Aim of the exercise => Go through the material and pull out every line with the string "frame" in it.

Data =>
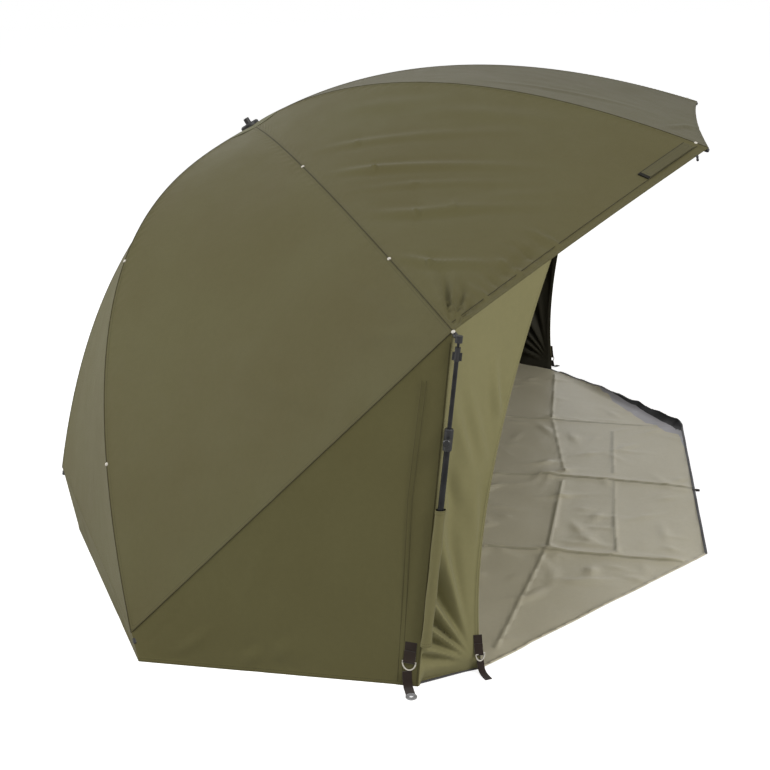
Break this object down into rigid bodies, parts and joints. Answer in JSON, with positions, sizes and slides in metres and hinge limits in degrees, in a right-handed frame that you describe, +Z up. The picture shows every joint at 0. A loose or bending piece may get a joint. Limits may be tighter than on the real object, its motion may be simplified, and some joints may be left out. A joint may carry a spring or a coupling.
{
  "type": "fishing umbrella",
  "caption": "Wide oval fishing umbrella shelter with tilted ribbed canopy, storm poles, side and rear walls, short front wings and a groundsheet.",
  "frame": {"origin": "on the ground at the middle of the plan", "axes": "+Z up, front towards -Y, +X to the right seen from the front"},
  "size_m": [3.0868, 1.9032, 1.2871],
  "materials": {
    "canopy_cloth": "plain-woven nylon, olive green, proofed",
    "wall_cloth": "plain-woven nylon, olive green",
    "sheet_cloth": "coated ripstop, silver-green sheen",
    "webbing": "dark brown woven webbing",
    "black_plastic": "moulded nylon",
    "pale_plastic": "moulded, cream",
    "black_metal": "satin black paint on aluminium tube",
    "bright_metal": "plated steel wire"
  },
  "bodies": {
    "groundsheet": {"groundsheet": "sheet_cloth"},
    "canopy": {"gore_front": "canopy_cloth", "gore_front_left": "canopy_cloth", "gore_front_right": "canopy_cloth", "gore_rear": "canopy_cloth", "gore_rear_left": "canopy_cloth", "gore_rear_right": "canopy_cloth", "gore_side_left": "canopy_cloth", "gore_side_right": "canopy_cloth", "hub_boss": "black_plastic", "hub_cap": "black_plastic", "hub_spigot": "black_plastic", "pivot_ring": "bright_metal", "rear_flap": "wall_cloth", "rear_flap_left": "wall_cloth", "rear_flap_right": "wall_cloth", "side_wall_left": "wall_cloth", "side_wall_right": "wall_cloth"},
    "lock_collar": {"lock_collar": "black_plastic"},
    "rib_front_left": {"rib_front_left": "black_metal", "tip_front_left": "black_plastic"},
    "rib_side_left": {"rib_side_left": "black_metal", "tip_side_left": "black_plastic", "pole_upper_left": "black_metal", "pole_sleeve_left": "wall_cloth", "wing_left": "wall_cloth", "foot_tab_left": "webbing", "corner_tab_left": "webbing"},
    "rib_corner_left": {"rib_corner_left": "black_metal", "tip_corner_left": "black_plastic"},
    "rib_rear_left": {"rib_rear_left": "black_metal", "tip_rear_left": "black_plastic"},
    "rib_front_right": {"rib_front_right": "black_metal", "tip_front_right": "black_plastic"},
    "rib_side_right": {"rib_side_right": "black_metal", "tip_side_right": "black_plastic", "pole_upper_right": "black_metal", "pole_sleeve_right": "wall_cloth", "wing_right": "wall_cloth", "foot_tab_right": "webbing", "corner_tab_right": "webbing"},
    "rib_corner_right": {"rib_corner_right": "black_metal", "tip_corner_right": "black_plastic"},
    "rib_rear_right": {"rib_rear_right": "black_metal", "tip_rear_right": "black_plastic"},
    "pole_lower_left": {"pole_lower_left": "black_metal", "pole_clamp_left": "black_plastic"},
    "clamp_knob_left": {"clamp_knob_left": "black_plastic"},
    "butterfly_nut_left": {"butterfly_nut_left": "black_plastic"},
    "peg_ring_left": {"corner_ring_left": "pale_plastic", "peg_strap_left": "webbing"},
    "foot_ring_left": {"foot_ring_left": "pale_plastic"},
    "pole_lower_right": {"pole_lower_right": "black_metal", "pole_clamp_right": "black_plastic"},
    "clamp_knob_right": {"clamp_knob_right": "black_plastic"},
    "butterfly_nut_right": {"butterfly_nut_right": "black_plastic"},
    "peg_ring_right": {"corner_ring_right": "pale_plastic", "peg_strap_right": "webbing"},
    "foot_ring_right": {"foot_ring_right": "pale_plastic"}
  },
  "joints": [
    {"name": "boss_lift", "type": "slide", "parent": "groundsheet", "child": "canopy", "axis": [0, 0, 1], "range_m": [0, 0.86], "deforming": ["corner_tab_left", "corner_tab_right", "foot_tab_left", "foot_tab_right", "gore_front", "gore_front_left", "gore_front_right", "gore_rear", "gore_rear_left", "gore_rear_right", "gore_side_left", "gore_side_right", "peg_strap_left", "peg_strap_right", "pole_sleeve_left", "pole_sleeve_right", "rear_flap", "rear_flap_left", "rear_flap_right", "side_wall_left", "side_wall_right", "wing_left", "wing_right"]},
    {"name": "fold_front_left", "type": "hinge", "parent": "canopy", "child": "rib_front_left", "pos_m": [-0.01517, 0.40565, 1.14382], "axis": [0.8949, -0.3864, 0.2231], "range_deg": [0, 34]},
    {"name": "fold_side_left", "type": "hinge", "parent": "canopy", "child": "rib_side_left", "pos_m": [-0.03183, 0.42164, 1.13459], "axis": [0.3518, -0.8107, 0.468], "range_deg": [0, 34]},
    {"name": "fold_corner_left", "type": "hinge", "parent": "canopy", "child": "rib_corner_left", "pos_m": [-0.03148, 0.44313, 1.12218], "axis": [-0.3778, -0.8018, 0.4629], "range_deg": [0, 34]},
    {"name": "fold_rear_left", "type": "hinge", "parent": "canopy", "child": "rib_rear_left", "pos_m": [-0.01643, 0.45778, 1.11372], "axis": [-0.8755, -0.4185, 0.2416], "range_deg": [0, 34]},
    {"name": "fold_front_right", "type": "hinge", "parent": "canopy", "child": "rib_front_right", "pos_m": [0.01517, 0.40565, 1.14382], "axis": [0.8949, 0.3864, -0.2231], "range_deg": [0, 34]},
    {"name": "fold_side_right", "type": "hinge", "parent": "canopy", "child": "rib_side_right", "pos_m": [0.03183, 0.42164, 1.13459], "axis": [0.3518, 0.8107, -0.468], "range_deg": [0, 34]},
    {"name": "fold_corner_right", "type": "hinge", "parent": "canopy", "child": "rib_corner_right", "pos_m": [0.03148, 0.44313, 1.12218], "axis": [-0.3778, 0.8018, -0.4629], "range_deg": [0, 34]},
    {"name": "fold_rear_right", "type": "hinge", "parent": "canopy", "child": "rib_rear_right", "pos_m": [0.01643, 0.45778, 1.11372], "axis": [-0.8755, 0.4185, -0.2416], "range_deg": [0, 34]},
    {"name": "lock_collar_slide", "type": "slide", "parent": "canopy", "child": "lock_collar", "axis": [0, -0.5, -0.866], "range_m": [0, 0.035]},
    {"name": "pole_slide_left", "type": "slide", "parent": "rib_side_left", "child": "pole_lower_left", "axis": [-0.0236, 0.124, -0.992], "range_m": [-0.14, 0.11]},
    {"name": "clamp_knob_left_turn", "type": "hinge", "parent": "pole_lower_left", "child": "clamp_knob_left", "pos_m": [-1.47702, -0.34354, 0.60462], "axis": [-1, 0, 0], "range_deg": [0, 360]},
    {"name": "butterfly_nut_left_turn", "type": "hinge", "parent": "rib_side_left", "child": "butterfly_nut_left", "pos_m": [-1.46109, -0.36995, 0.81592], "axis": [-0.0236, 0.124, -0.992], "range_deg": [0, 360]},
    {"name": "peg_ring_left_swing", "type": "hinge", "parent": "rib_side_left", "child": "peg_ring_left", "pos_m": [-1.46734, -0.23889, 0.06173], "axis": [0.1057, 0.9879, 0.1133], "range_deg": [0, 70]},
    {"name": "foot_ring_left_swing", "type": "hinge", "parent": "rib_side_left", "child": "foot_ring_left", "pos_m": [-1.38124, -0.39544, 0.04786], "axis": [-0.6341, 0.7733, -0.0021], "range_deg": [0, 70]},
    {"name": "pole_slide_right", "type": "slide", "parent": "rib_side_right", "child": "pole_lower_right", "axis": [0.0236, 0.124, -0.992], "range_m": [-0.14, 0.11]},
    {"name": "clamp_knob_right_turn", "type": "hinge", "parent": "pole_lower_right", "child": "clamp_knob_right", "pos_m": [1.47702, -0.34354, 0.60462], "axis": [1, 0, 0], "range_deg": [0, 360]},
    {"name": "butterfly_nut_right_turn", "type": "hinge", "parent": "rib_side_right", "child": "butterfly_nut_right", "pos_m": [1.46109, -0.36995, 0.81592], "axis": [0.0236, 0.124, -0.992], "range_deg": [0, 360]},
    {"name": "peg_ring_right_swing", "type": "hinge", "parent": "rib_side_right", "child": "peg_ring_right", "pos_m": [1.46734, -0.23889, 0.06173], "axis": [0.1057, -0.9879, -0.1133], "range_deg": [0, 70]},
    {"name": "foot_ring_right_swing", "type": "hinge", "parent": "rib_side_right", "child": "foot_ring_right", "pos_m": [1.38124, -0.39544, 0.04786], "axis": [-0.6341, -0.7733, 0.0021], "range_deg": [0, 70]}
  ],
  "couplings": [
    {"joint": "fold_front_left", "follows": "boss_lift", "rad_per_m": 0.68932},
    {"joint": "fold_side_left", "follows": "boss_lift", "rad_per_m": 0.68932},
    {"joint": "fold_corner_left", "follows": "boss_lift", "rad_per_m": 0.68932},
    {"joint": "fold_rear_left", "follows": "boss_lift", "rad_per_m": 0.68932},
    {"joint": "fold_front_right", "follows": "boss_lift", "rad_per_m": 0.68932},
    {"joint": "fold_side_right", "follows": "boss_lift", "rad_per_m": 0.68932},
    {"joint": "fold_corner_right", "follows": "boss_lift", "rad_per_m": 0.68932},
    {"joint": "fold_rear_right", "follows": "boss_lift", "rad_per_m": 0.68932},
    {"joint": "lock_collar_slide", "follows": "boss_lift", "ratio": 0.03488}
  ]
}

Result of this exercise =>
Break this object down into rigid bodies, parts and joints. Answer in JSON, with positions, sizes and slides in metres and hinge limits in degrees, in a right-handed frame that you describe, +Z up. The picture shows every joint at 0. A loose or bending piece may get a joint. Limits may be tighter than on the real object, its motion may be simplified, and some joints may be left out. A joint may carry a spring or a coupling.
  "frame": {"origin": "on the ground at the middle of the plan", "axes": "+Z up, front towards -Y, +X to the right seen from the front"},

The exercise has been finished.